The growing popularity of the Icehotel is just a small indicator of the whole winter travel phenomenon. The first Icehotel, then not much more than an igloo, was constructed for the winter of 1990-1991 in the tiny village of Jukkasjarvi in Swedish Lapland. It attracted around 2,000 visitors. Last season 40,000 people visited, of whom 8,600 stayed overnight, and the structure, using solid blocks of ice from the nearby River Torne, measured some 131,000sq ft (4,000sq m). Scantours, the official UK tour operator for the Icehotel, says bookings are already up three times on last year. This month should be especially busy because there is a snow and ice festival here from 24-27 January.

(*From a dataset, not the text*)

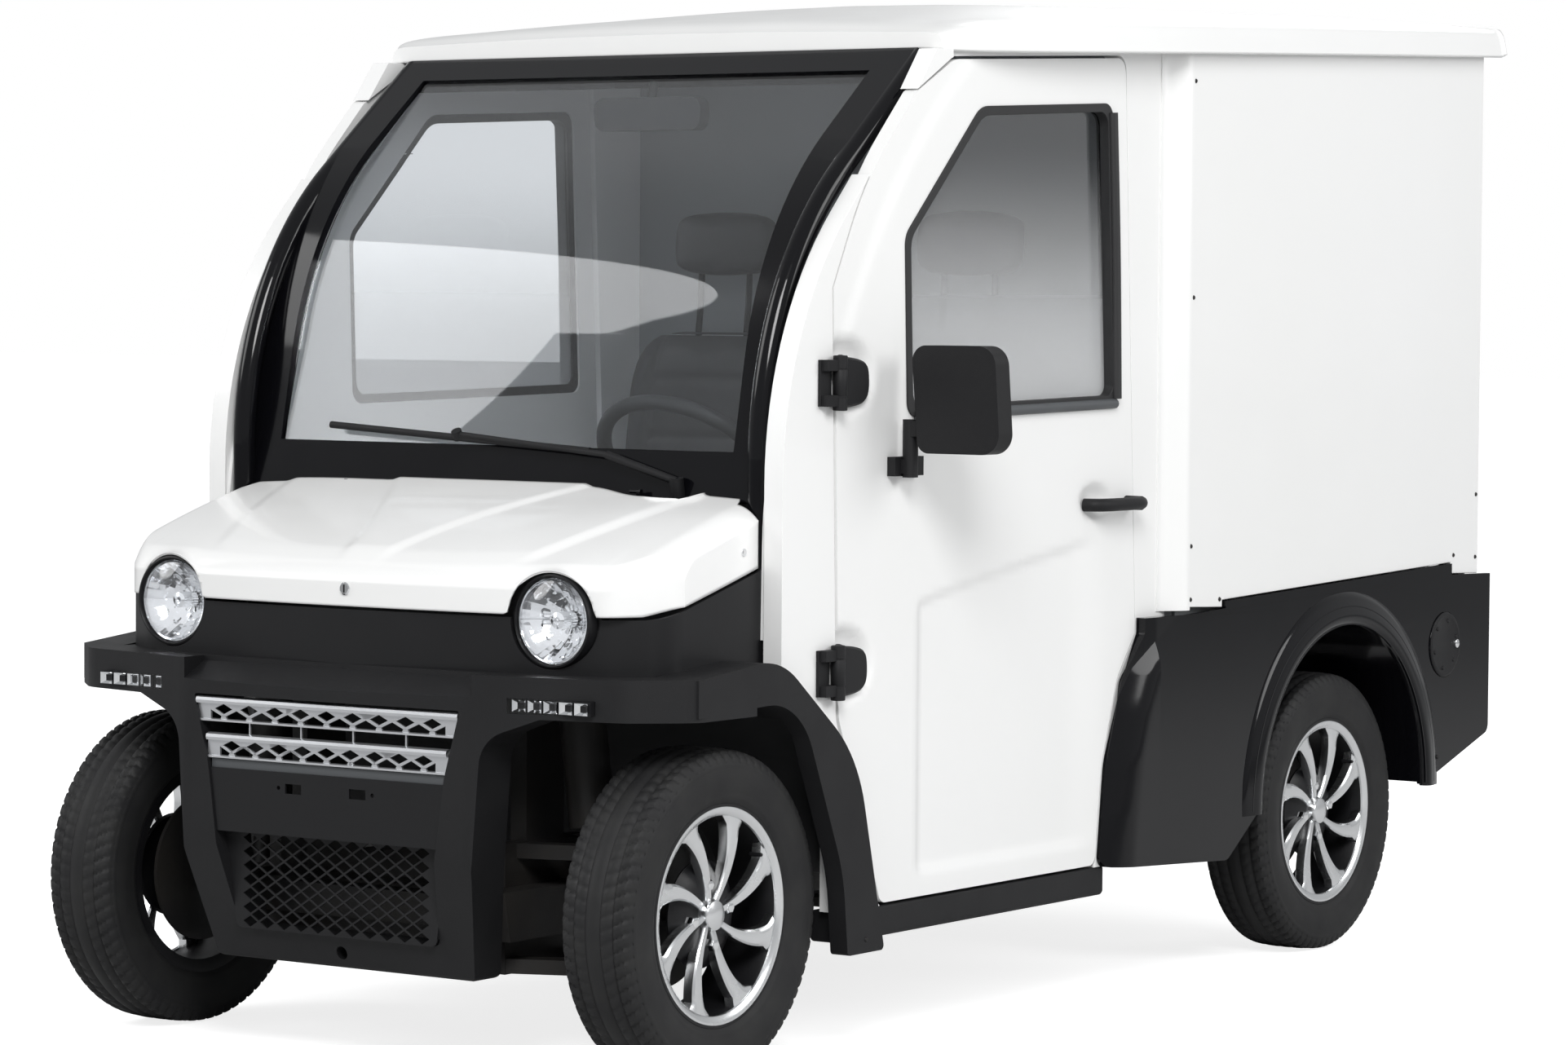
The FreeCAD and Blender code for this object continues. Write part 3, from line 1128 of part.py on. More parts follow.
under_roof = roof()
chassis()
front_suspension()
rear_axle()
cab_structure(under_roof)
windscreen()
cab_sides(under_roof)
hinge_posts()
nose()
headlamps()
bumper()
grille()
plate_and_mesh()
seats()
dashboard()
wiper()
cargo(under_roof)
rear_body()
wheels()
for side in ("left", "right"):
    door(side)
    knuckle(side)

os.makedirs("parts", exist_ok=True)
for name, shape in nodes.items():
    shape.translate(V(0, -origin_y, 0))
    shape.exportStep("parts/" + name + ".step")
    print(name, len(shape.Solids), shape.isValid(), round(shape.Volume / 1e6, 3))
print(len(nodes), "nodes")
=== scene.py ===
import json
import math

import bmesh
import bpy
import numpy as np
from mathutils import Matrix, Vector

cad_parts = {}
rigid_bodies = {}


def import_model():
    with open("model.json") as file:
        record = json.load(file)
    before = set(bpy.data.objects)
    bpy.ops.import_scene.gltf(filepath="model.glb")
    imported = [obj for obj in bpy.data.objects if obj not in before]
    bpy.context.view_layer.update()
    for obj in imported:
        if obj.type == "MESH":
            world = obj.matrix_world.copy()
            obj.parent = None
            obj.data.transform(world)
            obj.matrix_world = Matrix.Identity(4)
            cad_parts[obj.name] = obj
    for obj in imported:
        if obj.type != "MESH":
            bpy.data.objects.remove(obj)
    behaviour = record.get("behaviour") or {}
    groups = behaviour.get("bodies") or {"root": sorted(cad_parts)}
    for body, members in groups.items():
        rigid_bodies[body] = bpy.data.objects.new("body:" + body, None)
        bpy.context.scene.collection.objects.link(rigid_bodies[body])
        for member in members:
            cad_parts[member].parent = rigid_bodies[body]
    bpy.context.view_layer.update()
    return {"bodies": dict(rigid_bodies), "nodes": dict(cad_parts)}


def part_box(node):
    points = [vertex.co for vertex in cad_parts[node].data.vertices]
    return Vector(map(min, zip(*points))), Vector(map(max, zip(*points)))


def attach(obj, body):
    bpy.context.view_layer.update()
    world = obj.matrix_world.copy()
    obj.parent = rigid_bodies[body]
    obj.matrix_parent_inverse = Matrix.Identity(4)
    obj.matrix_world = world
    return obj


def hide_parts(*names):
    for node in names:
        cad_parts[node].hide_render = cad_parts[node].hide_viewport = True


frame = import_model()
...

Finland also has an ice hotel, The Snow Castle. This was built in 1996 and is in Kemi, on the north Bothnian coast. It receives a surprising 300,000 visitors a year. Another big draw in Kemi is a trip on an icebreaker, which smashes its way around the Gulf of Bothnia, allowing passengers to don thermal suits and wallow in its wake. Dog-sledding and snowmobile safaris are very popular, too, as is Santa's grotto; some 35,000 British visitors travel each year to meet Father Christmas in Rovaniemi on the Arctic Circle, compared with just 5,000 who visited in 1992. In Austria, too, amid a panoply of snow-and-ice related activities, you can learn how to build an igloo.

Even if some of these holidays provide only an illusion of visiting some untamed wilderness, it seems that it is an illusion people are increasingly eager to experience. "People want to see scenery they may have never encountered before, and to feel they've really been away and achieved something," says Steina Palsdottir, the Icelandic-born marketing manager of Arctic Experience.

If there is one icy place that is both hip and largely untamed, but still very accessible, it is Iceland, where in the past 18 months the British have overtaken the Germans to become the biggest visitor market, with some 45,000 British visitors expected this year. Stephen Brown, marketing manager for Icelandair, believes a long weekend in Reykjavik offers the perfect combination of a cultural city break with serious winter outdoor pursuits. "You can be just 20 minutes outside Reykjavik and feel you are the first person to set foot on that piece of land," he says.

Even in January there are between five and six hours of daylight, which apparently is plenty of time to go snowmobiling, or horseback-riding across a glacier, and then be back at your hotel in time to have a nap before a night of serious clubbing. Indeed, the trendiness of Reykjavik (spawned largely by Bjork in the early 1990s) and places such as the Icehotel with its super cool Absolut Icebar, have done much to fuel the popularity of these winter wonderlands among the young, trendy and environmentally aware.

Yet, for the truly intrepid Iceland is far too easy. Danish-owned Greenland - a four-hour flight from Copenhagen - does not exactly have a clubbing scene, and its frozen interior, where temperatures can dip to -75C, is fraught with danger. Here, dog-sledding is the most popular winter pursuit, as snowmobiling is deemed too unkind to the environment. But Stig Winther, Greenland's aptly named head of tourism, says that even to go dog-sledding you have to be extremely well prepared. He quite seriously recommends wearing polar bear-skin trousers and a sealskin anorak.

Still, there are plenty of people willing to get togged out like this. Tourism in Greenland has been growing by 30 per cent a year for the past three years. Last year there were about 25,000 visitors, mostly Danes, although each year sees more curious British tourists arrive.

Winther believes that what makes Greenland so special is the fact than most of its largely Inuit population live in communities which are incredibly isolated and that their way of life has barely changed for centuries. "With a population of just 55,000 people in a country that stretches for nearly 3,000 kilometres , there will always be plenty of room for adventure," he says. "The environment here is clean and unspoiled."

As he talks, he looks through his office window to watch three humpback whales frolicking in the bay. This, rather than the attractions of dog-sledding or ice-hole fishing, for that matter, is the real reason why Greenland and its snowy neighbours are so in vogue. We want to cleanse ourselves of the gritty, modern world, and tap into that purity, even if only for a weekend break.